Existen ciertos personajes que, caídos en el injusto olvido de la memoria colectiva, de vez en cuando regresan desde el fondo de la Historia para recordarnos que en esta confusa España que hoy padecemos, afortunadamente, no todo está perdido. Son, además, muy numerosos, aunque ese pesimismo generalizado en el que tan confortablemente nos hemos abandonado intente hacernos creer lo contrario.
No hace falta que nos remontemos demasiado para encontrar ejemplos de esos personajes, sin cuyas aportaciones y decisiones personales nuestra Historia hubiera sido mucho más siniestra, dando la razón, de alguna manera, a todos esos que hacen del griterío permanente y de la confrontación innecesaria sus únicas motivaciones públicas.
Hace unos días, gracias a la amabilidad del procurador Manuel Álvarez, tuve la suerte de disfrutar en vivo del excelente retrato de su bisabuelo Melquíades Álvarez, que pintó Vázquez Díaz. Fue un grato y sorprendente encuentro en su despacho, sobre el fondo de los edificios racionalistas de la Gran Vía, en una perspectiva que seguramente muchas veces disfrutó el propio Melquíades Álvarez hasta el fatídico día de 1936, en el que fue vilmente asesinado cuando se encontraba custodiado por la fuerza pública en la cárcel modelo de Madrid.
Manuel Álvarez no sólo ha recuperado el retrato de su bisabuelo sino que ha conseguido rescatar, entre el batiburrillo de los libreros de lance y de la subastas, una parte muy importante de la biblioteca de don Melquíades. Ha reunido, además, unos excelentes estudios sobre su labor jurídica, como decano del Colegio de Abogados, y prepara la edición de otras muchas obras suyas.
Melquíades Álvarez es quizás el mejor ejemplo de lo que hubiera podido ser una España liberal, basada en la tolerancia y abierta a la modernidad. El Ayuntamiento de Madrid, al cabo de tantos años, ha decidido por fin honrar su memoria dedicándole una calle.
Otro ejemplo de esos personajes imprescindibles a los que se dedicará una calle madrileña, es el del anarquista Melchor Rodríguez, fugaz Alcalde de la Villa y recordado por muchos, aunque nunca por los suficientes, por su actuación como delegado especial de prisiones en el Madrid sitiado de la guerra civil, cuando don Melquíades ya había sido asesinado.

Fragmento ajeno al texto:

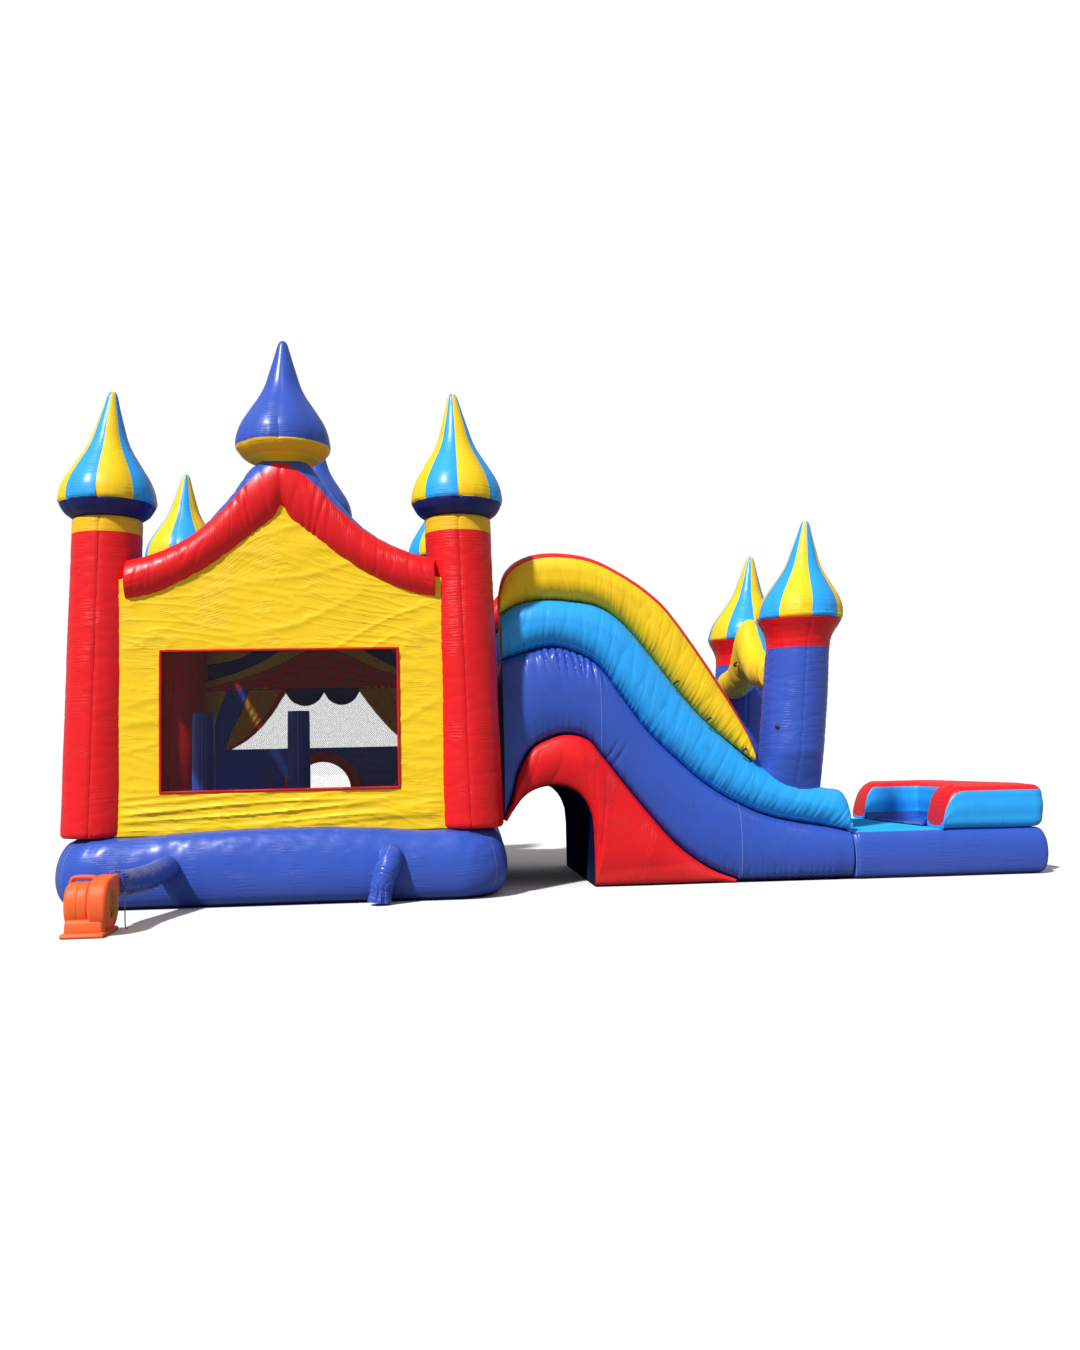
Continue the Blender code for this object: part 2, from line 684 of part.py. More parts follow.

Fueron muchos los españoles que salvaron la vida gracias a la decidida actuación de Melchor Rodríguez frente a las bandas criminales que se enseñorearon, en medio del caos madrileño, de la fuerza bruta. Después de la guerra, se le llamó el Ángel Rojo, por haberse enfrentado a las sacas de las cárceles, los paseos criminales y los infames fusilamientos como los de Paracuellos. Salvo la vida al abuelo de quien esto escribe, y entre otros muchos, a personajes como Sánchez-Mazas, Fernández-Cuesta, al legendario futbolista Zamora e incluso a Bobby Deglané.
Melchor Rodríguez, cuando el coronel Casado huyó del Madrid que acababa de rendir a las tropas de Franco, permaneció al frente del Ayuntamiento hasta hacer el traspaso de todos los haberes a las nuevas autoridades. El Ángel Rojo fue, como él mismo dijera, una persona decente, con esa inmensa y profunda decencia que, en otra ocasión anterior nada fácil, le llevó a asegurar frente a sus propios correligionarios que prefería morir por las ideas que matar por ellas.